## Stated task:
Tally the lines in the following entries that include the word "parts"; state only the total.

Dataset entries:

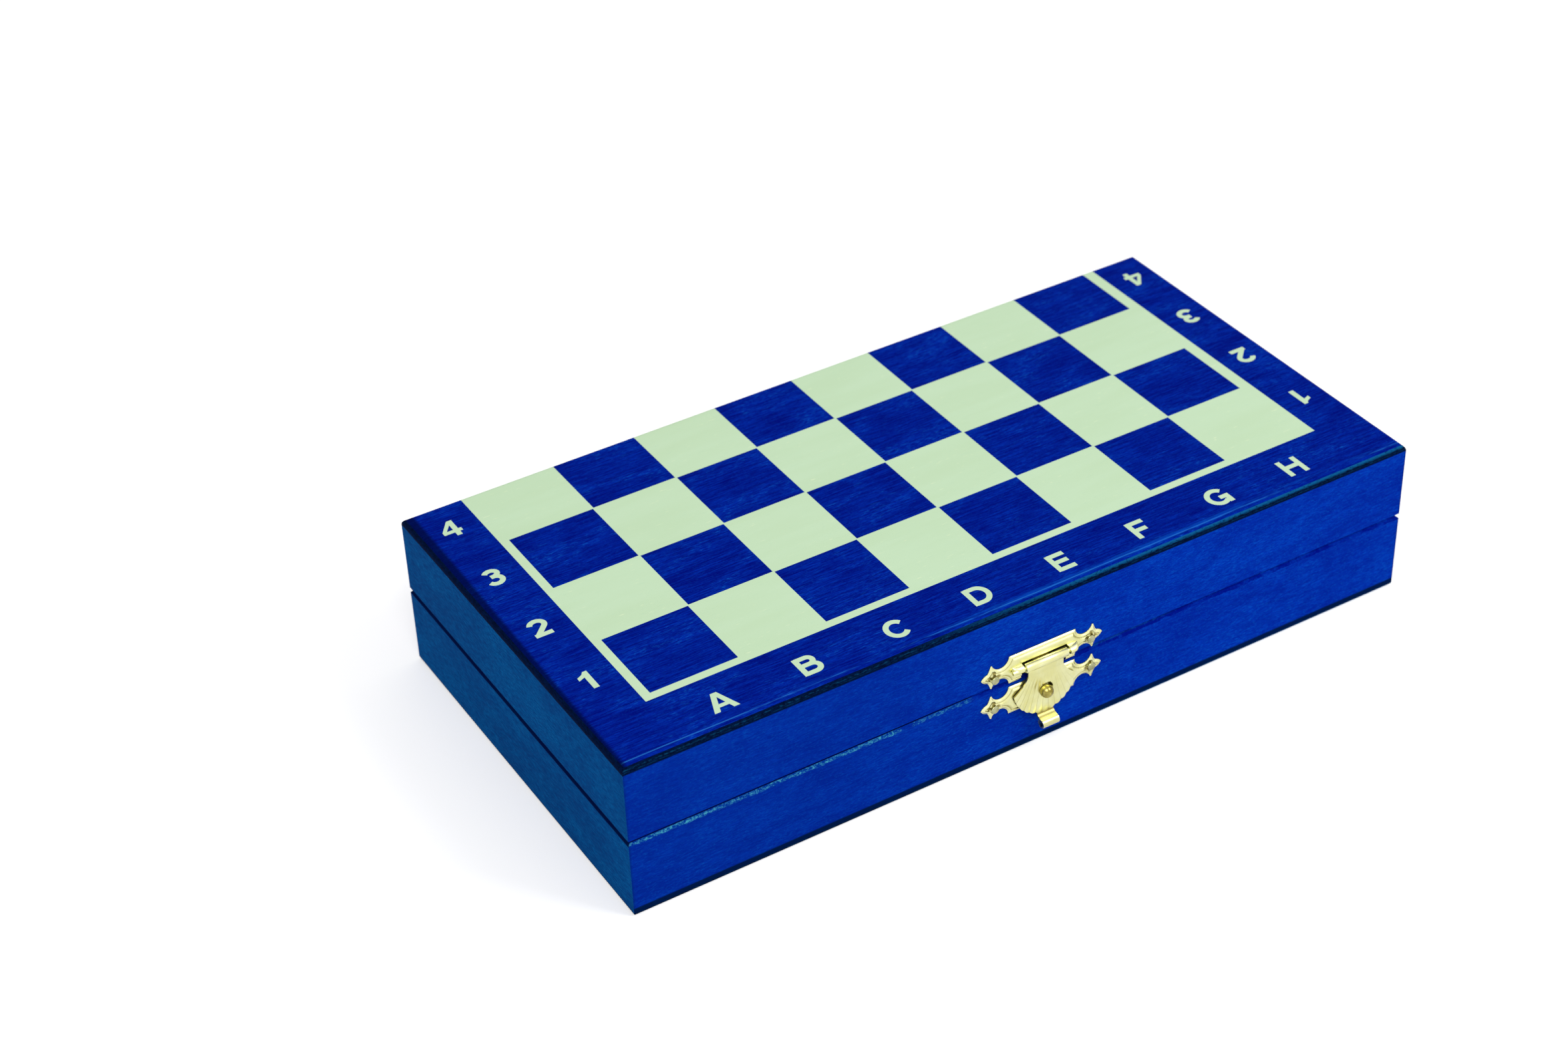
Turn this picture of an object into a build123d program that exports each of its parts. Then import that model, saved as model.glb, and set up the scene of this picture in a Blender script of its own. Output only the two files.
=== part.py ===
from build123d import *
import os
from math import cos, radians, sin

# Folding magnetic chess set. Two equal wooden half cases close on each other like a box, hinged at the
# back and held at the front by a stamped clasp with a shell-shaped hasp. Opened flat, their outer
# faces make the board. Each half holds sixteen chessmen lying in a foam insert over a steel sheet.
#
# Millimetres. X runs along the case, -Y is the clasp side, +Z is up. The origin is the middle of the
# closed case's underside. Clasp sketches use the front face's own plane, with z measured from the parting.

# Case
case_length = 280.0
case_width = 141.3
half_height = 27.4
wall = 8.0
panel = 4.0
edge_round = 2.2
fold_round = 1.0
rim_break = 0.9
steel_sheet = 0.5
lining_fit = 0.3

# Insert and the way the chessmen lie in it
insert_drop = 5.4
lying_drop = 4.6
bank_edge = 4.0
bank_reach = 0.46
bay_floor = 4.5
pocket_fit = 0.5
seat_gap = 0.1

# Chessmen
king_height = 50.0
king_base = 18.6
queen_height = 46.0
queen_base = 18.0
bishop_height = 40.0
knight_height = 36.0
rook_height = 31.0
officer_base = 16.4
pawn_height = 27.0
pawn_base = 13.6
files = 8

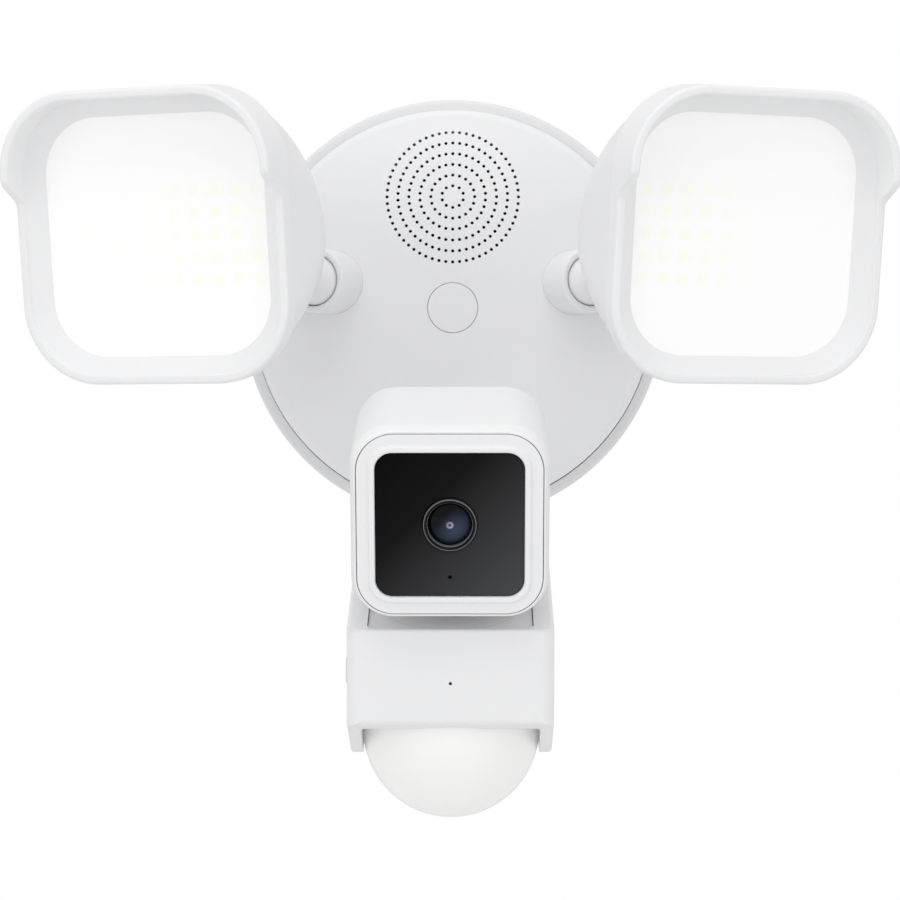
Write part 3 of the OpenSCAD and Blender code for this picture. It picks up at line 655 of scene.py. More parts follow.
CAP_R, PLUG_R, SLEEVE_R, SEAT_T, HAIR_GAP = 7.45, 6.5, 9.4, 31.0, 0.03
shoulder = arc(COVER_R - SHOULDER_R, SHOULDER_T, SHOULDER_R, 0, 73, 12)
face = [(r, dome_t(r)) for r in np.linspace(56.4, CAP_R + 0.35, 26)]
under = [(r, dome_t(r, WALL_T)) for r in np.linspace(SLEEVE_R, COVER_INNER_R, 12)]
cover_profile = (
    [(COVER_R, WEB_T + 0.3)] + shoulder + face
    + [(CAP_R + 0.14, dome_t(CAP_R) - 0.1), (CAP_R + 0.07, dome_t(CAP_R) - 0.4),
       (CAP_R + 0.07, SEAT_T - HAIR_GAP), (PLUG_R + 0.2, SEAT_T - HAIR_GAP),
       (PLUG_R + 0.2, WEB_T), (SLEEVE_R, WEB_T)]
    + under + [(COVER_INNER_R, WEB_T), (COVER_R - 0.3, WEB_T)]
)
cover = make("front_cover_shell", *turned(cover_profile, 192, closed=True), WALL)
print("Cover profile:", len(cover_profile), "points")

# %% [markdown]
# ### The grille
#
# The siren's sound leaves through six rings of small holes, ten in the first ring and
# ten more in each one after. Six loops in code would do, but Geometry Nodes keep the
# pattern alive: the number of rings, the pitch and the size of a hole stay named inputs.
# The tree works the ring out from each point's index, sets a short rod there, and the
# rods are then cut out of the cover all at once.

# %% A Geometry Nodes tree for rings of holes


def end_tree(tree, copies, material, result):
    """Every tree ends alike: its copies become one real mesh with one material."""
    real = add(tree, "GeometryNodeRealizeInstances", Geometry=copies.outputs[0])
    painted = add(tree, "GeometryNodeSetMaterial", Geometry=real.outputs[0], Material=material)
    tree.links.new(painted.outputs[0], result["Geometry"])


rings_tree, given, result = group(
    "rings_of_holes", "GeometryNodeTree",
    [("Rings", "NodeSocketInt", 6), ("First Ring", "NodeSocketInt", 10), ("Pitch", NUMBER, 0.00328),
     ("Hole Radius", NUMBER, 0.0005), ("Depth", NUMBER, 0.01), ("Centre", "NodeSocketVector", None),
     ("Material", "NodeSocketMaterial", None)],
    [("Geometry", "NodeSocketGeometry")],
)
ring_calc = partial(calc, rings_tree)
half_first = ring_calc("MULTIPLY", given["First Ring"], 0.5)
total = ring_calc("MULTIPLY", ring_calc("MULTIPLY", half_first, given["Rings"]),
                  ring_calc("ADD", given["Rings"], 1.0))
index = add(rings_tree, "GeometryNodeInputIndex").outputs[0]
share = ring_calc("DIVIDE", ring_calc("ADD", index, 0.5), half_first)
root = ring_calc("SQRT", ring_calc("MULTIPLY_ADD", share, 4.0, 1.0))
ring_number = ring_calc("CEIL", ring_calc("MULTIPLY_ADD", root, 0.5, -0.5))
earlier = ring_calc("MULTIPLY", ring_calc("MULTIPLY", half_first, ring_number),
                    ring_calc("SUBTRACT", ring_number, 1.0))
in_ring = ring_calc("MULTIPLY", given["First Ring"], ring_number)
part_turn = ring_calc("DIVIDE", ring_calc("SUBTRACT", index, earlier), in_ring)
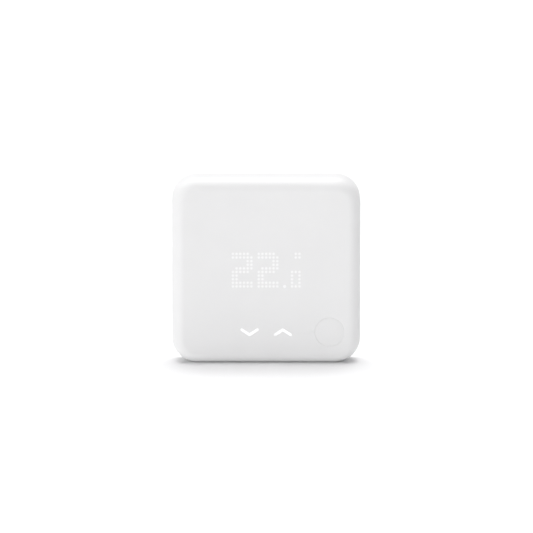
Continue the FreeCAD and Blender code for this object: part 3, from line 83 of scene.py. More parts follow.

## Response below:
3